- [What you need to do]:
Extract from the entries below, exactly as given, only the lines from the line containing "bumper_tube_right();" to the line containing "bpy.data.objects.remove(obj)", both lines included.

- [Record extracts]:
* * * * *

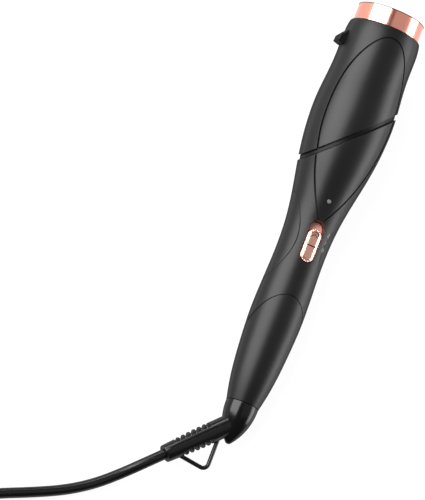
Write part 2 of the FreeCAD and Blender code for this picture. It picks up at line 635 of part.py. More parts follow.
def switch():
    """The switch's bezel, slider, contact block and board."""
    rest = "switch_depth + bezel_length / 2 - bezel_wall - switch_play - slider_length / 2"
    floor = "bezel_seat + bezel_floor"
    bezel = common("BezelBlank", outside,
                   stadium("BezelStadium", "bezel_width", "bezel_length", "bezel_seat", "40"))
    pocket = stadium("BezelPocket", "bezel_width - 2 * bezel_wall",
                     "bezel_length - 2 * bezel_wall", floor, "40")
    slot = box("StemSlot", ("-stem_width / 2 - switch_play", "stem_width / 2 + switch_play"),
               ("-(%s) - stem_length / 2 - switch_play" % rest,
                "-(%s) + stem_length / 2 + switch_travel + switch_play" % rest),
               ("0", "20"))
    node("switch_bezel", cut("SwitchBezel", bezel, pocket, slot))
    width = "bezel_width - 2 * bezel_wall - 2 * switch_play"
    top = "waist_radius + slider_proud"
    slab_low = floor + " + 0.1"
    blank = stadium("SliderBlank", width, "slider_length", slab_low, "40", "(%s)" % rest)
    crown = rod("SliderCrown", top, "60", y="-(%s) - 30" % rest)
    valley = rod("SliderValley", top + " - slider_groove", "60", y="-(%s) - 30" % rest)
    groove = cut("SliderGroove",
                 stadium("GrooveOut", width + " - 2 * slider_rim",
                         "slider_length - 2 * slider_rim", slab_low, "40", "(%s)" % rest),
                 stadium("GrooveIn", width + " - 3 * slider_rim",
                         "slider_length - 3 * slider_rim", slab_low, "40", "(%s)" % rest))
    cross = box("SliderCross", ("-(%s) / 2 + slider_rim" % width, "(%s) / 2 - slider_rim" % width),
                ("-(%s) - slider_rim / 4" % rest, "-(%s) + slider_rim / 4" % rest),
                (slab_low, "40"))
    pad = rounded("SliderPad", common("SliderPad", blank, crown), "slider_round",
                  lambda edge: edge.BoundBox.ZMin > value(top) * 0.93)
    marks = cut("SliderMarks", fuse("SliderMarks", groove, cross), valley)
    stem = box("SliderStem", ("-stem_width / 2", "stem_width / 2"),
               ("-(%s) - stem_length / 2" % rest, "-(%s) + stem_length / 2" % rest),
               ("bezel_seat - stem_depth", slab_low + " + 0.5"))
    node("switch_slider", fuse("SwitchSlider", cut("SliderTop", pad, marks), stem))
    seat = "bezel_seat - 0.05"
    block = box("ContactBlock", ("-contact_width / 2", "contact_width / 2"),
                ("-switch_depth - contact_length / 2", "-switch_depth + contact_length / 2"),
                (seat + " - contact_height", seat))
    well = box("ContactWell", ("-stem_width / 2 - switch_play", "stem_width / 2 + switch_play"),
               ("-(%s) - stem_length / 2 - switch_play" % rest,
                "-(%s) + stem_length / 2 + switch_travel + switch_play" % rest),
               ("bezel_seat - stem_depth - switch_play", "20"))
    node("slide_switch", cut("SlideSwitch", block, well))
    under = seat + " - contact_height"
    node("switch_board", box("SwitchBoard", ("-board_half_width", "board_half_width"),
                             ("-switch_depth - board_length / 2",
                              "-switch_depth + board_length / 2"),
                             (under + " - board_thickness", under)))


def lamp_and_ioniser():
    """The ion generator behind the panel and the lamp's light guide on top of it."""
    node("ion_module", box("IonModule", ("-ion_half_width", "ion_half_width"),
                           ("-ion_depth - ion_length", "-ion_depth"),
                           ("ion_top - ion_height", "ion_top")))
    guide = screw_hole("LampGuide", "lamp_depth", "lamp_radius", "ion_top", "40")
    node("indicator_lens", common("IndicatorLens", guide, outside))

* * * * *

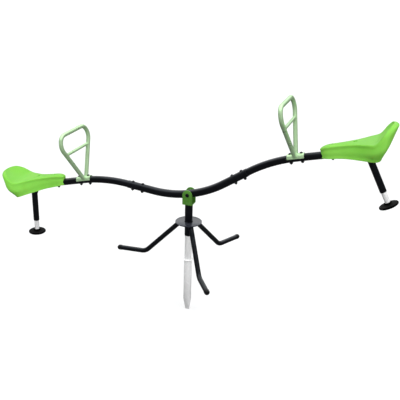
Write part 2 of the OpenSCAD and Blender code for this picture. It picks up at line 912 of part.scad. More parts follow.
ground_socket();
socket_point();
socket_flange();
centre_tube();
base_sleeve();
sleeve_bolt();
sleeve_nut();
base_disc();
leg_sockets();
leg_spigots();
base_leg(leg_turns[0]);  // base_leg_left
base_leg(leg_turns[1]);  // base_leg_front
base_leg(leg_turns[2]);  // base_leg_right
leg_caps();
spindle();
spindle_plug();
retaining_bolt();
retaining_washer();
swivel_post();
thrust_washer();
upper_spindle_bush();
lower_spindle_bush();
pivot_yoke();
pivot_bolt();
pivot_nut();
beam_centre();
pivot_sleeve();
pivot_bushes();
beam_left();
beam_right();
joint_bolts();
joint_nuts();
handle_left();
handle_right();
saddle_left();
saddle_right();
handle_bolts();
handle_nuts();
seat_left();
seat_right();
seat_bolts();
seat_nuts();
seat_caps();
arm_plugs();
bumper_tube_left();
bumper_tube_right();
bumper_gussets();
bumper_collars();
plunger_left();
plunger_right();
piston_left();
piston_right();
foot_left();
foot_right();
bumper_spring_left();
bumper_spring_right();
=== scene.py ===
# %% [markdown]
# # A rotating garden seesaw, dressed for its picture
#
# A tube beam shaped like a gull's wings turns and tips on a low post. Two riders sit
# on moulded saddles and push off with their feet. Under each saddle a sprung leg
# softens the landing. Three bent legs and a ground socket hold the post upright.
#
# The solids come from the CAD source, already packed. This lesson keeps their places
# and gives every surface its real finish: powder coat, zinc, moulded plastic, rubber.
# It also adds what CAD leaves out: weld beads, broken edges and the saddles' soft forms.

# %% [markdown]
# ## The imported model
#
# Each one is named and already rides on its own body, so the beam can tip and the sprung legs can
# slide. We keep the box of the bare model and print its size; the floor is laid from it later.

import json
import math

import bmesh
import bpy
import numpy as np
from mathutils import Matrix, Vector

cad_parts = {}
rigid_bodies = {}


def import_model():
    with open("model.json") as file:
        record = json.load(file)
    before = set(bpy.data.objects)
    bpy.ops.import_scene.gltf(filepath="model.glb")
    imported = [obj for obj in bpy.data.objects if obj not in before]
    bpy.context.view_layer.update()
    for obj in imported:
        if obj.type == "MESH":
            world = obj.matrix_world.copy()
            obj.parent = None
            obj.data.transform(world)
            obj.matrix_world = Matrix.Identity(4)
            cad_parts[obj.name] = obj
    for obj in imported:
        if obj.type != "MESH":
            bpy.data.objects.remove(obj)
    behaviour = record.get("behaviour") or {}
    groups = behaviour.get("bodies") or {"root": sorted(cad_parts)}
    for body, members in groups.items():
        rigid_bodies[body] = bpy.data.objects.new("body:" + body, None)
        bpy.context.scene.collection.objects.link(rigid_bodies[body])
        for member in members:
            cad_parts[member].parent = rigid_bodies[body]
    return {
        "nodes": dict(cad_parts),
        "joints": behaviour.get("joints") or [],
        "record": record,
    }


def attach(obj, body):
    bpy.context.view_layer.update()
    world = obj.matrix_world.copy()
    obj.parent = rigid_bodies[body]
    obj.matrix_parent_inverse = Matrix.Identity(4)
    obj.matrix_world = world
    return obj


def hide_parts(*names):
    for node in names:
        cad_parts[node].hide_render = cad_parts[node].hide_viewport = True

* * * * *

- [Full output]:
bumper_tube_right();
bumper_gussets();
bumper_collars();
plunger_left();
plunger_right();
piston_left();
piston_right();
foot_left();
foot_right();
bumper_spring_left();
bumper_spring_right();
=== scene.py ===
# %% [markdown]
# # A rotating garden seesaw, dressed for its picture
#
# A tube beam shaped like a gull's wings turns and tips on a low post. Two riders sit
# on moulded saddles and push off with their feet. Under each saddle a sprung leg
# softens the landing. Three bent legs and a ground socket hold the post upright.
#
# The solids come from the CAD source, already packed. This lesson keeps their places
# and gives every surface its real finish: powder coat, zinc, moulded plastic, rubber.
# It also adds what CAD leaves out: weld beads, broken edges and the saddles' soft forms.

# %% [markdown]
# ## The imported model
#
# Each one is named and already rides on its own body, so the beam can tip and the sprung legs can
# slide. We keep the box of the bare model and print its size; the floor is laid from it later.

import json
import math

import bmesh
import bpy
import numpy as np
from mathutils import Matrix, Vector

cad_parts = {}
rigid_bodies = {}


def import_model():
    with open("model.json") as file:
        record = json.load(file)
    before = set(bpy.data.objects)
    bpy.ops.import_scene.gltf(filepath="model.glb")
    imported = [obj for obj in bpy.data.objects if obj not in before]
    bpy.context.view_layer.update()
    for obj in imported:
        if obj.type == "MESH":
            world = obj.matrix_world.copy()
            obj.parent = None
            obj.data.transform(world)
            obj.matrix_world = Matrix.Identity(4)
            cad_parts[obj.name] = obj
    for obj in imported:
        if obj.type != "MESH":
            bpy.data.objects.remove(obj)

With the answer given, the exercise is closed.